Since it seems to be the current avocation to castigate the U.S. National Basketball team for its failure to win the World Amateur Championship in Montevideo, I would like to present some facts that your readers may find interesting.

Mr. Clifford Fagan of the U.S. Basketball Federation states (19TH HOLE, July 10) that the reason the top college players did not play in the World Championship was because the AAU selected the team. The fact is that AAU President Matlin requested by letter to NCAA President Plant that the NCAA cooperate in sending the best possible team to represent the U.S. in this important event. The NCAA answered this by sending a bulletin to its member institutions denying undergraduate students the right to participate in the World Championships in Montevideo and the first 1.80-meter (5'11") championship in Spain (won by the U.S.). The NAIA, however, cooperated fully by making its undergraduates available for both teams. Why did many of the top college stars (e.g., Walker and Alcindor) also bypass the Pan-American Games?

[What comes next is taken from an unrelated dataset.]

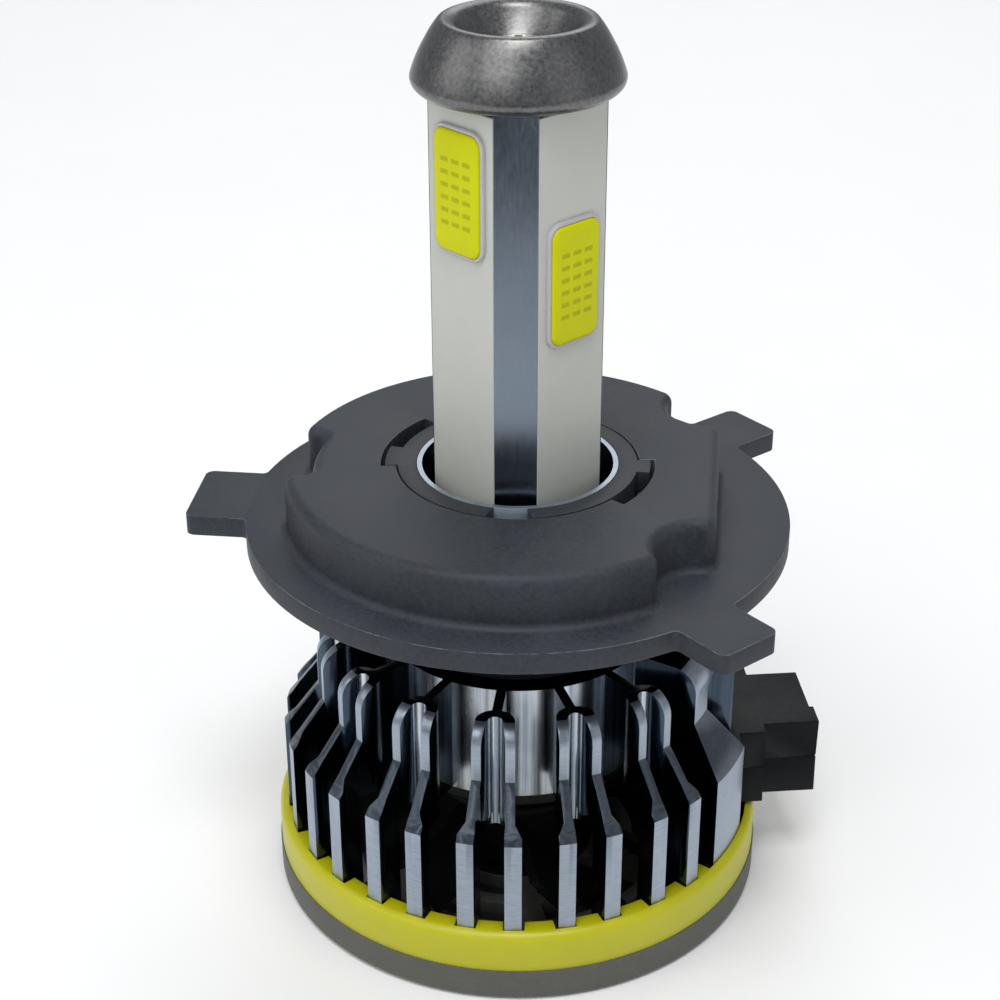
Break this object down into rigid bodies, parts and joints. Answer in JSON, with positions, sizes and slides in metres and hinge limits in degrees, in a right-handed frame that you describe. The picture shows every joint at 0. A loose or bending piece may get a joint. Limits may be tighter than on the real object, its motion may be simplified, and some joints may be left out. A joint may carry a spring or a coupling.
{
  "type": "led headlight bulb",
  "caption": "Four-sided LED headlight bulb with a three-lug twist-lock flange, forked-fin heat sink, fan and side plug socket.",
  "frame": {"origin": "on the bulb's axis in the seating face of the flange disc (the lamp's reference plane)", "axes": "+Z along the bulb's axis towards the end cap; -Y faces the viewer, the wide lug points to -X"},
  "size_m": [0.0514, 0.0432, 0.0723],
  "materials": {
    "sink_aluminium": "machined and polished",
    "post_aluminium": "polished",
    "board_white": "solder mask",
    "dam_silicone": "cured silicone",
    "phosphor_gel": "cured gel",
    "led_die": "flip chip",
    "cap_cast": "die-cast, metallic grey",
    "screw_nickel": "nickel plated",
    "collar_plastic": "moulded",
    "rubber_black": "moulded",
    "flange_coated": "satin charcoal",
    "ring_yellow": "moulded",
    "cover_plastic": "moulded",
    "fan_plastic": "moulded",
    "bearing_bronze": "sintered",
    "shaft_steel": "ground",
    "magnet_ferrite": "bonded ferrite",
    "stator_steel": "laminated",
    "copper_enamel": "enamelled wire",
    "circuit_board": "solder mask",
    "capacitor_can": "sleeved can",
    "chip_epoxy": "moulded epoxy",
    "lead_red": "silicone insulation",
    "socket_plastic": "moulded nylon",
    "pin_brass": "tinned"
  },
  "bodies": {
    "lamp_body": {"base_cover": "cover_plastic", "cap_screw": "screw_nickel", "cover_screws": "screw_nickel", "driver_board": "circuit_board", "driver_capacitors": "capacitor_can", "driver_chips": "chip_epoxy", "driver_inductor": "copper_enamel", "driver_screws": "screw_nickel", "end_cap": "cap_cast", "fan_bearing": "bearing_bronze", "fan_circuit_board": "circuit_board", "fan_coils": "copper_enamel", "fan_frame": "fan_plastic", "fan_stator_core": "stator_steel", "flange_o_ring": "rubber_black", "heatsink": "sink_aluminium", "led_board_back_left": "board_white", "led_board_back_right": "board_white", "led_board_front_left": "board_white", "led_board_front_right": "board_white", "led_dam_back_left": "dam_silicone", "led_dam_back_right": "dam_silicone", "led_dam_front_left": "dam_silicone", "led_dam_front_right": "dam_silicone", "led_dies_back_left": "led_die", "led_dies_back_right": "led_die", "led_dies_front_left": "led_die", "led_dies_front_right": "led_die", "led_leads": "lead_red", "led_post": "post_aluminium", "lock_collar": "collar_plastic", "phosphor_gel_back_left": "phosphor_gel", "phosphor_gel_back_right": "phosphor_gel", "phosphor_gel_front_left": "phosphor_gel", "phosphor_gel_front_right": "phosphor_gel", "plug_pins": "pin_brass", "plug_socket": "socket_plastic", "post_screw": "screw_nickel", "trim_ring": "ring_yellow"},
    "flange": {"mounting_flange": "flange_coated"},
    "fan": {"fan_rotor": "fan_plastic", "fan_magnet_ring": "magnet_ferrite", "fan_shaft": "shaft_steel"}
  },
  "joints": [
    {"name": "flange_twist", "type": "hinge", "parent": "lamp_body", "child": "flange", "pos_m": [0, 0, 0], "axis": [0, 0, 1], "range_deg": [0, 30]},
    {"name": "fan_spin", "type": "hinge", "parent": "lamp_body", "child": "fan", "pos_m": [0, 0, -0.0269], "axis": [0, 0, 1], "continuous": true}
  ]
}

If the 12 players comprising the team for the World Championships (nine of these had previously been selected for the U.S. Pan-American Team) were not all the best basketball players in the U.S., they certainly were the best available to represent their country under adverse playing conditions, including hostile crowds and 35° temperatures inside the arena. The team had only 10 days to work together before its first game to give the NAIA college men the opportunity to finish their exams and still participate. Coaches Hal Fischer, Jim Gudger and the entire team worked as hard during this training period and the championship as any team ever. The only thing this team did wrong was to fail to win the championship, because a U.S. team is not supposed to lose in basketball. It did defeat Russia 59-58, and only lost the championship in the final second of play when Yugoslavia defeated it 73-72.